Commercial Property Assessed Clean Energy (C-PACE) financing has evolved from an alternative funding source into a cornerstone of the institutional capital stack. Driven by market disruptions and growing investor appetite for the asset class, C-PACE origination volume has grown fivefold since 2020, according to C-PACE Alliance.
While the first C-PACE financing emerged in 2009, adoption accelerated as commercial real estate faced a series of shocks—from COVID-19 to rising interest rates in 2022 to tariff impacts and slowdown in new equity investment.
"Each time, C-PACE has been able to provide patient capital and help stabilize the commercial real estate market," says Alexandra Cooley, CEO and chief investment officer of Nuveen Green Capital. The resiliency of the investment performance has drawn particular interest from institutional investors.
From Sustainability Tool to Core Capital Source
C-PACE is a state-administered financing program that began as a way to fund clean-energy and efficiency upgrades, such as HVAC systems or rooftop solar. Operating in more than 30 states and the District of Columbia, it is a public-private partnership that leverages private capital for sustainability-related improvements and new construction.
Its scope has grown as well, according to Cooley. C-PACE has gone from single-asset retrofits to major construction and recapitalization projects, such as Nuveen’s record-breaking $290 million Pendry Hotel & Residences in Tampa.
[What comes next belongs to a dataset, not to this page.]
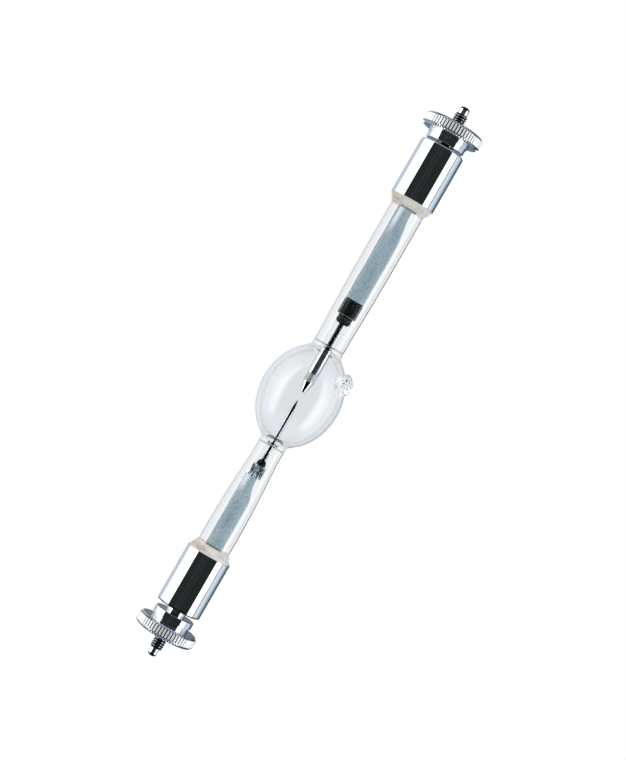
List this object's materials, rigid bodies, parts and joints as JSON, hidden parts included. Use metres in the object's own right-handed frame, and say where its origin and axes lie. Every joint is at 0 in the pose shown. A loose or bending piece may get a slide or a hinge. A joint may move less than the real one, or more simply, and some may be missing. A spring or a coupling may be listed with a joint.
{
  "type": "xenon arc lamp",
  "caption": "Short-arc lamp: an egg-shaped clear bulb on two straight quartz shafts, with a metal cap, stud and knurled nut at each end.",
  "frame": {"origin": "centre of the lower (cathode) cap's outer end face", "axes": "+Z along the lamp's axis, towards the anode end; the bulb's exhaust tip points 35 degrees from +X towards -Y"},
  "size_m": [0.0478, 0.0478, 0.3605],
  "materials": {
    "clear_quartz": "clear fused quartz, flame polished",
    "polished_tungsten": "ground and polished tungsten",
    "drawn_tungsten": "drawn tungsten, dark and smooth",
    "dark_molybdenum": "dark turned molybdenum",
    "molybdenum_foil": "matte blue-grey rolled foil under quartz",
    "nickel_lead": "drawn nickel",
    "plated_cap": "bright nickel plate, mirror smooth",
    "base_cement": "matte off-white cement",
    "plated_stud": "nickel-plated thread",
    "plated_washer": "bright nickel plate, turned",
    "plated_nut": "bright nickel plate over straight knurling"
  },
  "bodies": {
    "root": {"quartz_envelope": "clear_quartz", "anode": "polished_tungsten", "anode_rod": "drawn_tungsten", "cathode": "drawn_tungsten", "upper_holder": "dark_molybdenum", "upper_plug": "dark_molybdenum", "upper_core": "clear_quartz", "upper_foil": "molybdenum_foil", "upper_disc": "dark_molybdenum", "upper_lead": "nickel_lead", "lower_holder": "dark_molybdenum", "lower_cup": "molybdenum_foil", "lower_core": "clear_quartz", "lower_foil": "molybdenum_foil", "lower_disc": "dark_molybdenum", "lower_lead": "nickel_lead", "upper_cap": "plated_cap", "upper_cement": "base_cement", "upper_stud": "plated_stud", "lower_cap": "plated_cap", "lower_cement": "base_cement", "lower_stud": "plated_stud"},
    "upper_washer": {"upper_washer": "plated_washer"},
    "upper_nut": {"upper_nut": "plated_nut"},
    "lower_washer": {"lower_washer": "plated_washer"},
    "lower_nut": {"lower_nut": "plated_nut"}
  },
  "joints": [
    {"name": "upper_nut_travel", "type": "slide", "parent": "root", "child": "upper_washer", "axis": [0, 0, 1], "range_m": [0, 0.015]},
    {"name": "upper_nut_turn", "type": "hinge", "parent": "upper_washer", "child": "upper_nut", "pos_m": [0, 0, 0.3137], "axis": [0, 0, 1], "range_deg": [0, 3610]},
    {"name": "lower_nut_travel", "type": "slide", "parent": "root", "child": "lower_washer", "axis": [0, 0, -1], "range_m": [0, 0.0165]},
    {"name": "lower_nut_turn", "type": "hinge", "parent": "lower_washer", "child": "lower_nut", "pos_m": [0, 0, -0.0137], "axis": [0, 0, -1], "range_deg": [0, 3970]}
  ],
  "couplings": [
    {"joint": "upper_nut_turn", "follows": "upper_nut_travel", "rad_per_m": 4188.8},
    {"joint": "lower_nut_turn", "follows": "lower_nut_travel", "rad_per_m": 4188.8}
  ]
}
Today, it’s being layered into large developments and used to fill funding gaps with tighter bank lending and a sluggish CMBS market.
“CRE owners and sponsors are discovering how flexible this financing can be,” Cooley says. She notes that Nuveen Green Capital’s average transaction size is now nearly $25 million, more than double from just two years ago, offering solutions for a diverse range of capital needs.
Interest Coming from Institutional Investors
Institutional investor interest, particularly from insurance companies, has matched originations growth. Investors are drawn to the asset’s long-duration, investment-grade cash flows, backed by property assessments that have a strong security profile.
"As an investor, if you're willing to trade off a bit of liquidity, you can get a more attractive risk-adjusted yield," Cooley says. To date, Nuveen Green Capital is experiencing its most active fundraising period with nearly $1.5 billion in new commitments in 2025, reflecting how quickly C-PACE has become a mainstream financing tool for commercial real estate.
Structural Advantages
C-PACE occupies a unique position on the capital stack, Cooley explains. The assessment lien is attached to the property, not the borrower, and does not accelerate in foreclosure. It can be transferred with a sale, providing stability for long-term owners and flexibility for developers.
For construction projects, C-PACE can sit alongside senior debt or mezzanine financing to lower the overall blended cost of capital. Borrowers can also use it post-completion to recapitalize projects that need additional time or funding to stabilize, helping replace higher-cost bridge or mezzanine loans.
“From the borrowers’ perspective, it’s patient, predictable capital that can be layered in creatively,” Cooley says. “That makes it especially useful in a market where traditional credit is tight.”